A lotta words, they’re not bad words. No words are bad, but some people start using them to hurt other people and then they become bad. There’s words that I love that I can’t use ’cause other people use them wrong – to hurt other people.

His belief in the freedom of speech, especially in extreme cases, is consistent with other common sense views mentioned above. It’s certainly a liberal viewpoint – “liberal” here being classical liberalism, not the left-right bullshit term used in the US – but that doesn’t make it any less reasonable.

“Reasonable” is perhaps the best way to describe his stance on gay marriage from 2006’s Shameless: “Who gives a shit? It doesn’t matter. It doesn’t have any effect on your life. What the fuck do you care?” He then addresses the social component of those opposed to same-sex marriage:

Like when you see someone stand up on a talk show and say, “How am I supposed to explain to my child that two men are getting married?” I dunno, it’s your shitty kid. You fucking tell them. Why is that anyone else’s problem? Two guys are in love but they can’t get married ’cause you don’t wanna talk to your ugly child for five minutes?
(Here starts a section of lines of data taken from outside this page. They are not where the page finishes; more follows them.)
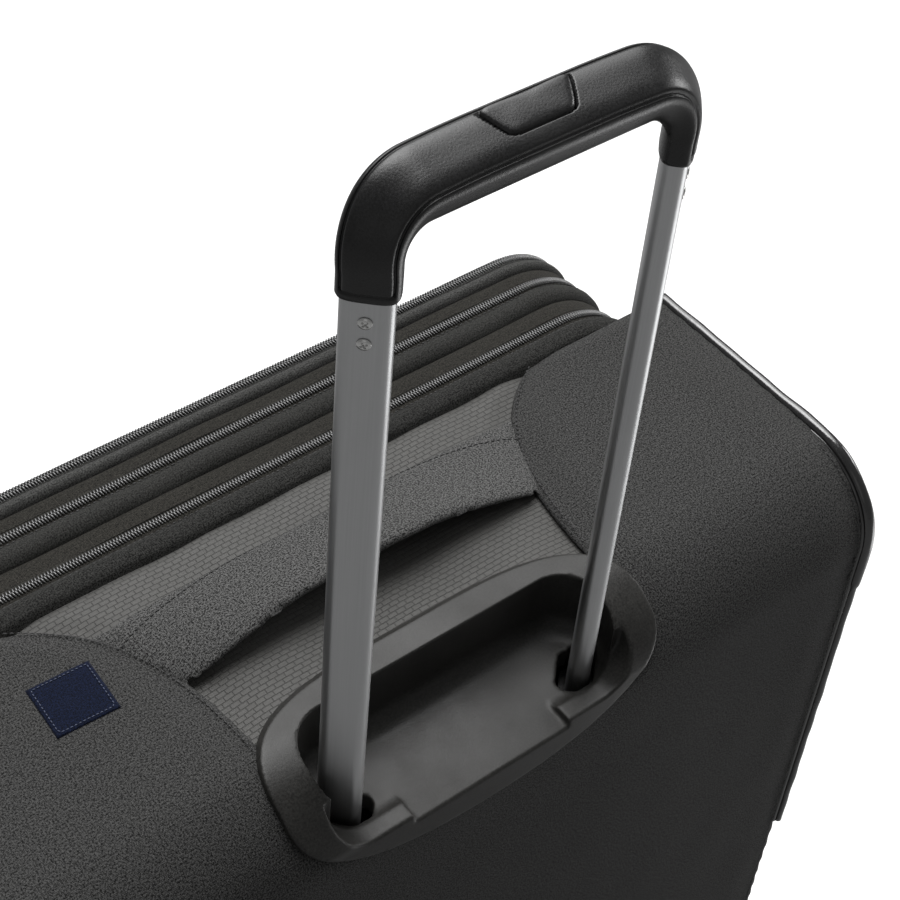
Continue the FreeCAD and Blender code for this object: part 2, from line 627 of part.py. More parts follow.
# ---- zip sliders ----
def make_slider(name, y, z):
    """A slider with a bail bar, and the pull that hangs on the bail."""
    body = box(SLIDER_BASE_X, SLIDER_TOP_X, y - 5, y + 5, z - 8, z + 8)
    for edge in (y - 4, y + 3):
        body = body.fuse(box(SLIDER_TOP_X - 0.5, BAIL_X + 0.8, edge, edge + 1, z - 1, z + 1))
    body = body.fuse(Part.makeCylinder(BAIL_R, 8.0, V(BAIL_X, y - 4, z), Y_AXIS))
    keep(name, body.removeSplitter())
    eye = Part.makeCylinder(2.2, 5.2, V(BAIL_X, y - 2.6, z), Y_AXIS)
    tab = box(BAIL_X - 0.8, BAIL_X + 0.8, y - 2.6, y + 2.6, z - PULL_LENGTH, z - 1)
    pull = eye.fuse(tab).cut(Part.makeCylinder(BAIL_R + 0.08, 20, V(BAIL_X, y - 10, z), Y_AXIS))
    keep(name.replace("slider", "pull"), pull.removeSplitter())


def main():
    os.makedirs("parts", exist_ok=True)
    keep("handle_bezel", make_bezel())
    make_tub()
    make_lining()
    make_rings()
    make_lid()
    make_base()
    make_carry_handles()
    make_patch()
    make_channels()
    make_inner_tubes()
    make_grip()
    make_button()
    for name, (x, y) in CASTERS.items():
        make_caster(name, x, y)
    for name, (y, z) in SLIDERS.items():
        make_slider(name, y, z)
    for name, shape in SHAPES.items():
        shape.exportStep("parts/" + name + ".step")
        print(name, len(shape.Solids), round(shape.Volume / 1000, 2))


if __name__ == "__main__":
    main()
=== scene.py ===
import json
import math

import bpy
import bmesh
import numpy as np
from mathutils import Matrix, Vector


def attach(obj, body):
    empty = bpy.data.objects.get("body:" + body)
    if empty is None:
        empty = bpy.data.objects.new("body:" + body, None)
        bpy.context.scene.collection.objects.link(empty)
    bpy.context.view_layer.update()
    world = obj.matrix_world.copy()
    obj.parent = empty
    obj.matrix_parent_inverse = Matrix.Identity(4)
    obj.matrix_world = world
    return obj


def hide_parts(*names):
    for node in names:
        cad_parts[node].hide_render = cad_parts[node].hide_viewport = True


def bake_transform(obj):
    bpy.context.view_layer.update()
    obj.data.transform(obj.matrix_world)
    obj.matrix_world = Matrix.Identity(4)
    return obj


# Softside upright suitcase. Shapes are worked out in millimetres and made in metres.

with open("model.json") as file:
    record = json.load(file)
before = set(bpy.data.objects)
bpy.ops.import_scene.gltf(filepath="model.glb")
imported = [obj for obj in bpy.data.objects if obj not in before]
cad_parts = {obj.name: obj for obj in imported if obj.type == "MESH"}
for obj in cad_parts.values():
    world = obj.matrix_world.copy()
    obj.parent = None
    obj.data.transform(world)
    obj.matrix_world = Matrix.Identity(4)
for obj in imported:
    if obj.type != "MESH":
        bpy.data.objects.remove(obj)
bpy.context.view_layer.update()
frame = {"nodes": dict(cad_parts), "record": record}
MM = 0.001

# ---- sizes (mm)
TOP, BOTTOM, BACK = 742.0, 66.0, 140.0
EDGE_R = 45.0
SIDE_X = 234.0
TUB_FRONT = -18.5
RING_HALF, RING_LOW, RING_HIGH, RING_R = 232.0, 68.0, 741.0, 50.0
ZIP_EXPANSION, ZIP_MAIN, ZIP_POCKET = -36.0, -66.0, -88.0
HINGE_LOW, HINGE_HIGH = 100.0, 709.0
TUBE_X, TUBE_Y = 67.5, 120.0
LINING_BACK = 131.4     # just in front of the board behind the lining
BUTTON_Y = 115.6
BUTTON_LOW, BUTTON_TOP, BUTTON_LEAN = 1038.6, 1046.9, 0.364
WELL_FLOOR, WELL_GAP = 1040.8, 0.75     # the grip's recess round the button
GRIP_LOW, COLLAR_Z = 1003.0, 1006.4
GRIP_CORNER, LEG_TOP, BAR_Z = 20.6, 1015.0, 1035.6
WHEEL_APART, WHEEL_TRAIL, WHEEL_R = 11.5, 14.0, 25.0
PATCH_X, PATCH_Y, PATCH_HALF, PATCH_MEAN = 140.7, 31.2, (14.8, 14.3), 14.5
SIDE_HANDLE_Z, SIDE_HANDLE_HALF = 420.0, 108.0


# ---- node helpers
class Material:
    """A node material with short calls for the nodes it needs."""

    def __init__(self, name):
        self.mat = bpy.data.materials.new(name)
        self.mat.use_nodes = True
        self.tree = self.mat.node_tree
        self.bsdf = self.tree.nodes["Principled BSDF"]

    def node(self, kind, **values):
        n = self.tree.nodes.new(kind)
        for key, value in values.items():
            if key in n.inputs:
                self.link(value, n.inputs[key])
            else:
                setattr(n, key, value)
        return n

    def link(self, value, socket):
        if isinstance(value, bpy.types.NodeSocket):
            self.tree.links.new(value, socket)
        else:
            socket.default_value = value

    def math(self, operation, a, b=0.0):
        n = self.tree.nodes.new("ShaderNodeMath")
        n.operation = operation
        self.link(a, n.inputs[0])
        self.link(b, n.inputs[1])
        return n.outputs[0]

    def add(self, a, b):
        return self.math("ADD", a, b)

    def multiply(self, a, b):
        return self.math("MULTIPLY", a, b)

    def about(self, value, middle, gain):
        """How far a value is above a middle one, times a gain."""
        return self.multiply(self.math("SUBTRACT", value, middle), gain)

    def sine(self, value):
        return self.math("SINE", self.multiply(value, math.pi))

    def ramp(self, value, low, high, out_low=0.0, out_high=1.0):
        n = self.tree.nodes.new("ShaderNodeMapRange")
        n.clamp = True
        for i, v in enumerate((value, low, high, out_low, out_high)):
            self.link(v, n.inputs[i])
        return n.outputs[0]

    def mix(self, factor, a, b):
        n = self.tree.nodes.new("ShaderNodeMix")
        n.data_type = "RGBA"
        self.link(factor, n.inputs[0])
        self.link(a, n.inputs[6])
        self.link(b, n.inputs[7])
        return n.outputs[2]

    def coords(self, scale, kind="UV"):
        """Coordinates times a scale, which is one number or three."""
        source = self.tree.nodes.new("ShaderNodeTexCoord").outputs[kind]
        n = self.tree.nodes.new("ShaderNodeMapping")
        self.tree.links.new(source, n.inputs[0])
        n.inputs["Scale"].default_value = scale if isinstance(scale, tuple) else (scale,) * 3
        return n.outputs[0]

    def noise(self, scale, detail=2.0, rough=0.5, kind="UV"):
        n = self.tree.nodes.new("ShaderNodeTexNoise")
        self.link(self.coords(scale, kind), n.inputs["Vector"])
        n.inputs["Scale"].default_value = 1.0
        n.inputs["Detail"].default_value = detail
        n.inputs["Roughness"].default_value = rough
        return n.outputs["Fac"]

    def bump(self, height, distance, strength=1.0, after=None):
        n = self.tree.nodes.new("ShaderNodeBump")
        self.link(height, n.inputs["Height"])
        n.inputs["Distance"].default_value = distance
        n.inputs["Strength"].default_value = strength
        if after is not None:
            self.tree.links.new(after, n.inputs["Normal"])
        return n.outputs[0]

    def finish(self, color=None, rough=None, normal=None, **others):
        for value, name in ((color, "Base Color"), (rough, "Roughness"), (normal, "Normal")):
            if value is not None:
                self.link(value, self.bsdf.inputs[name])
        for name, value in others.items():
            self.link(value, self.bsdf.inputs[name.replace("_", " ")])
        return self.mat


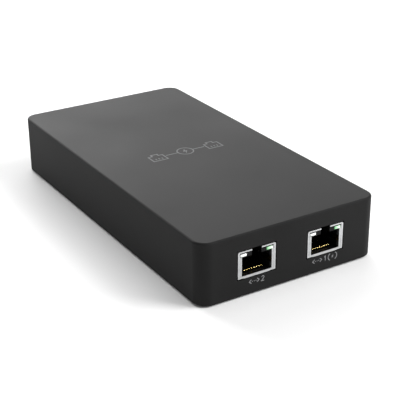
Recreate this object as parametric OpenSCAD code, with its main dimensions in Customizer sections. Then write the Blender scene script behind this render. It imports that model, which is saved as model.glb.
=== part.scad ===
// In-line PoE injector: a flat mains-powered box with two shielded RJ45 sockets.
// +Z is up, +X runs along the socket end, and the sockets face -Y.
// The origin is the centre of the footprint, at the underside of the rubber feet.

/* [Housing] */
// Width of the housing across the sockets
case_w = 77; // [70:1:110]
// Length of the housing from the socket end to the mains end
case_l = 150; // [124:1:220]
// Height of the housing without its feet
case_h = 24.4; // [24.4:0.1:40]
// Radius of the upright corners
corner_r = 5.3; // [4.5:0.1:9]
// Rounding of the top edge
top_edge_r = 0.8; // [0.3:0.1:1.2]
// Wall of the top cover
wall = 2; // [1.6:0.1:2.6]
// Thickness of the base plate
base_t = 2; // [1.8:0.1:3]
// How far the base plate sits up inside the cover
base_inset = 0.3; // [0.1:0.1:1]
// Gap all round the base plate
base_gap = 0.15; // [0.1:0.05:0.4]

/* [Feet, label and screws] */
// Radius of a rubber foot
foot_r = 4; // [3:0.5:6]
// How far the feet stand out below the housing
foot_stand = 0.6; // [0.4:0.1:3]
// Depth of the pocket that holds a foot
foot_pocket = 0.5; // [0.3:0.1:0.8]
// Thickness of the rating label
label_t = 0.15; // [0.1:0.05:0.3]
// Radius of a screw's thread
screw_r = 1.25; // [1:0.05:1.4]
// Radius of a screw's head
screw_head_r = 2.4; // [2:0.1:2.6]
// Radius of the cover's screw bosses
boss_r = 2.9; // [2.6:0.1:3.2]

/* [Circuit board] */
// Thickness of the board
board_t = 1.6; // [0.8:0.1:2.4]
// Height of the standoffs under the board
standoff_h = 3.3; // [3:0.1:6]
// Gap between the board and the cover's walls
board_gap = 0.6; // [0.3:0.1:2]

/* [RJ45 sockets] */
// Distance between the centres of the two sockets
jack_pitch = 30; // [22:0.5:36]
// Width of a socket's shield
jack_w = 15.9; // [15.5:0.1:20]
// Height of a socket's shield above the board
jack_h = 10.35; // [10.3:0.05:14]
// Depth of a socket
jack_d = 16; // [15:0.5:20]
// Width of the plug cavity
plug_w = 11.75; // [11.6:0.05:12]
// Height of the plug cavity
plug_h = 7.3; // [6.8:0.1:7.4]
// Gap between a shield and the cover's cut-out
jack_gap = 0.4; // [0.15:0.05:0.5]
// Pitch of the contact wires
contact_pitch = 1.02; // [1:0.01:1.05]
// Length of the springy stretch of a contact wire
contact_l = 7.2; // [6:0.1:8]
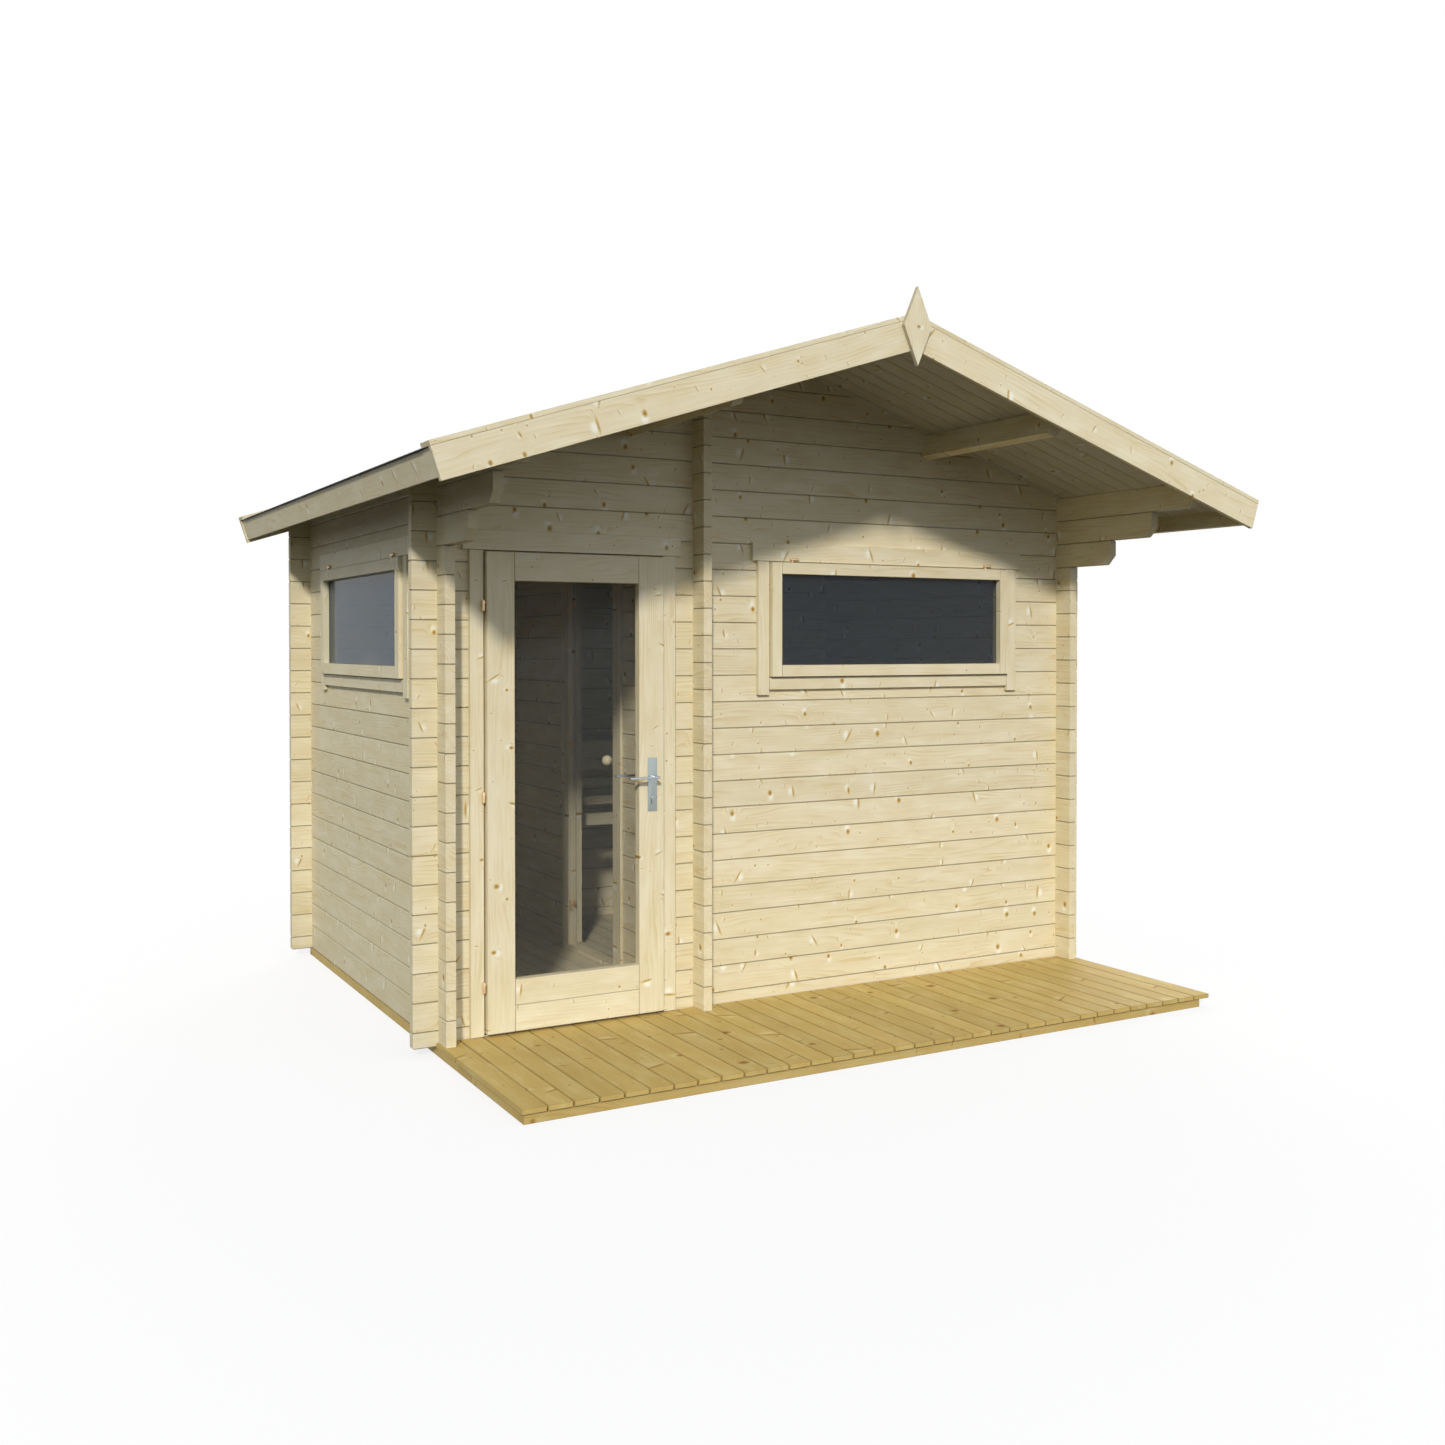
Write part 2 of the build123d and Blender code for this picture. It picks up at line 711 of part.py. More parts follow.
def build_inner_door():
    x0 = partition_left - inner_casing_thickness
    x1 = partition_right + inner_casing_thickness
    jamb = inner_jamb_thickness
    near, far = inner_cut_near, inner_cut_far
    top = corbel_bottom
    opening_top = inner_leaf_top + inner_door_gap
    foot = block(partition_left, partition_right, near, far, 0, floor_thickness)
    outer = block(x0, x1, near, far, floor_thickness, top).fuse(foot)
    opening = block(x0, x1, inner_near, inner_far, inner_sill_height, opening_top)
    stop_x = inner_glass_back + inner_door_gap
    stop = block(stop_x, x1, inner_near, inner_far, inner_sill_height, opening_top).cut(
        block(stop_x, x1, inner_near + inner_stop, inner_far - inner_stop,
              inner_sill_height + inner_stop, opening_top - inner_stop))
    casings = []
    for c0, c1 in ((x0, partition_left), (partition_right, x1)):
        board = block(c0, c1, near - inner_casing_width + jamb / 2, far + inner_casing_width - jamb / 2,
                      floor_thickness, top + inner_casing_width - jamb / 2)
        casings.append(board.cut(block(c0, c1, near, far, 0, top)))
    save("inner_door_frame", join([outer.cut(opening), stop, *casings]))

    gap = inner_door_gap
    save("inner_door_glass", block(inner_glass_front, inner_glass_back, inner_near + gap,
                                   inner_far - gap, inner_leaf_bottom, inner_leaf_top))
    half = hinge_height / 2
    arm_half = hinge_arm_thickness / 2
    fixed = []
    moving = []
    x, y = inner_hinge_x, inner_hinge_y
    for z in inner_hinge_heights:
        low = upright(x, y, z - half, z - hinge_knuckle_gap / 2, hinge_radius)
        low_arm = block(x - arm_half, x + arm_half, y, inner_far,
                        z - half / 2 - arm_half, z - half / 2 + arm_half)
        fixed.append(join([low, low_arm]))
        high = upright(x, y, z + hinge_knuckle_gap / 2, z + half, hinge_radius)
        clamp = block(inner_glass_front - hinge_clamp_thickness, inner_glass_front,
                      y - hinge_clamp_reach, y, z + hinge_knuckle_gap / 2, z + half)
        arm = block(x, inner_glass_front, y - hinge_clamp_thickness, y,
                    z + hinge_knuckle_gap / 2, z + half)
        moving.append(join([high, arm, clamp]))
    save("inner_hinge_lower_knuckles", *fixed)
    save("inner_hinge_upper_knuckles", *moving)
    knob_y = inner_near + gap + knob_edge_distance
    knobs = []
    for face, turn in ((inner_glass_front, -90), (inner_glass_back, 90)):
        knobs.append(Pos(face, knob_y, knob_height) * Rot(0, turn, 0) * turned_knob())
    save("inner_door_knobs", *knobs)


def build_bench():
    x0, x1 = partition_right, right_face - wall_thickness
    gap = bench_end_gap
    front = back_inner - bench_depth
    beam_y0 = front + slat_thickness
    beam_y1 = beam_y0 + bench_beam_thickness
    seat_low = bench_top - seat_board_thickness
    beam_low = seat_low - bench_beam_height
    pitch_x = (x1 - x0 - 2 * batten_inset - batten_width) / (batten_count - 1)
    starts = [x0 + batten_inset + k * pitch_x for k in range(batten_count)]
    pieces = [
        block(x0, x1, beam_y0, beam_y1, beam_low, seat_low),
        block(x0, x1, back_inner - bench_beam_thickness, back_inner, beam_low, seat_low),
        block(x0, x0 + bench_beam_thickness, beam_y0, back_inner, beam_low, seat_low),
        block(x1 - bench_beam_thickness, x1, beam_y0, back_inner, beam_low, seat_low),
    ]
    lowest = bench_front_boards[-1][0]
    for x in starts:
        pieces.append(block(x, x + batten_width, beam_y0, beam_y1, lowest, beam_low))
        pieces.append(block(x, x + batten_width, beam_y0, back_inner, beam_low, seat_low))
    save("bench_frame", join(pieces))
    fronts = [block(x0 + gap, x1 - gap, front, beam_y0, a, b) for a, b in bench_front_boards]
    fronts.append(block(x0 + gap, x1 - gap, front, beam_y0, bench_top - fascia_board_height, bench_top))
    save("bench_front_boards", *fronts)
    seat_pitch = (bench_depth - slat_thickness) / seat_board_count
    seat_gap = seat_pitch - seat_board_width
    seats = [
        block(x0 + gap, x1 - gap, beam_y0 + seat_gap / 2 + k * seat_pitch,
              beam_y0 + seat_gap / 2 + k * seat_pitch + seat_board_width, seat_low, bench_top)
        for k in range(seat_board_count)
    ]
    save("bench_seat_boards", *seats)


os.makedirs("parts", exist_ok=True)
build_floor()
build_terrace()
build_front_wall()
build_gable("front_gable", 0, wall_thickness, [door_opening()])
build_back_wall()
build_gable("back_gable", back_inner, cabin_depth, [])
build_side_walls()
save("left_eave_logs", eave_logs(left_face, left_face + wall_thickness))
save("right_eave_logs", eave_logs(right_face - wall_thickness, right_face))
build_partition()
build_roof()
build_barges()
build_door()
build_windows()
build_inner_door()
build_bench()
print("ridge underside", round(ridge_underside, 1), "centre y", round(centre_y, 1))
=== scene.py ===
# %% [markdown]
# # A log sauna cabin, dressed step by step
# The construction comes first: every log, board, hinge and pane is already in place at its real
# size. This lesson gives that frame its surfaces, so each step only asks what a piece is made of, and
# how light would show it. Sizes and places stay, apart from three panes that go deeper into their
# frames, and a drip edge of felt that stands past the eaves.

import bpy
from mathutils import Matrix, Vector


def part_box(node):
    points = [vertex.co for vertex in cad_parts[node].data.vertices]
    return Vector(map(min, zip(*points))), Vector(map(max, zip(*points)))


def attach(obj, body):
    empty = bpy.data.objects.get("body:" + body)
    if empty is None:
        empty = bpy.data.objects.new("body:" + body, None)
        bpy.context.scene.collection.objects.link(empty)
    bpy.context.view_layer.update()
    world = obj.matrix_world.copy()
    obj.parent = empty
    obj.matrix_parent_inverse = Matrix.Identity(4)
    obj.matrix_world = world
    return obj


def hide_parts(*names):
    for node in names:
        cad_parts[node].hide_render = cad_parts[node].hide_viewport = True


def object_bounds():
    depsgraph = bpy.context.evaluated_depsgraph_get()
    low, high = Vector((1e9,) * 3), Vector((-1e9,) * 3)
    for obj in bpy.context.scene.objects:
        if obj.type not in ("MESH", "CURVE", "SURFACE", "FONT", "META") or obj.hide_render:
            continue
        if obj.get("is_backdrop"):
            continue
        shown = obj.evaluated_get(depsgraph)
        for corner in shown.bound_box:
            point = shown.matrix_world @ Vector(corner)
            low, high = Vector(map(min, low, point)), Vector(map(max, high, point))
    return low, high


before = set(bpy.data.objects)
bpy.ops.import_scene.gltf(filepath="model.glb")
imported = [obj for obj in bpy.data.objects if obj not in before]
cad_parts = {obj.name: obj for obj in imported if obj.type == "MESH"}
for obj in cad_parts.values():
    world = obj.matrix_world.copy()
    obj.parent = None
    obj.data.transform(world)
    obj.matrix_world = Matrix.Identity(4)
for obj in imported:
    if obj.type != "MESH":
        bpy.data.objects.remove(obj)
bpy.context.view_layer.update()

# %% [markdown]
# All lengths in this lesson are metres, x runs to the right along the front, y to the back and z up.

# %% Modules and axes
import math
import random

import bmesh
import bpy
from mathutils import Matrix, Vector

X_AXIS, Y_AXIS, Z_AXIS = Vector((1, 0, 0)), Vector((0, 1, 0)), Vector((0, 0, 1))
AXES = {"x": X_AXIS, "y": Y_AXIS, "z": Z_AXIS}

# %% [markdown]
# ## The camera
# The picture is seen from the front left, at standing height, a little under five metres from the
# nearest corner. A camera can be aimed at a point or given an exact place and turn. Here the place
# and turn are known, so they are set as numbers. The frame is square. A small lens shift keeps the
# walls upright, as an architect's camera does.

# %% Camera
picture_side = 1445
focal_pixels = 1430.2
sensor = 36.0
look_right = math.radians(29.593)
look_down = math.radians(0.829)
viewer_place = (-3.3161, -6.0497, 1.5991)
picture_centre = (738.62, 666.27)

camera_data = bpy.data.cameras.new("camera")
camera_data.sensor_width = sensor
camera_data.lens = focal_pixels / picture_side * sensor
camera_data.shift_x = (picture_side / 2 - picture_centre[0]) / picture_side
camera_data.shift_y = (picture_centre[1] - picture_side / 2) / picture_side
camera_data.clip_end = 200
camera = bpy.data.objects.new("camera", camera_data)
camera.location = viewer_place
camera.rotation_euler = (math.radians(90) - look_down, 0, -look_right)
bpy.context.scene.collection.objects.link(camera)
bpy.context.scene.camera = camera
print("lens", round(camera_data.lens, 2), "mm")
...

Marriage, it should be noted, is how G.W. F. Hegel believed civil society should function: Everyone in a society should act as if s/he needs everyone else in a quasi-symbiotic relationship. It’s elegant in its simplicity and in its common sense approach. Or, to put that in Louis’s parlance: If we could all just be a little nicer to each other, we’d be so much better off. Which, again, is a leftist view. Perhaps more accurately, it’s more left than right. What’s truly noteworthy, though, is just how many times common sense has apparently led Louis C.K. to form left-leaning opinions.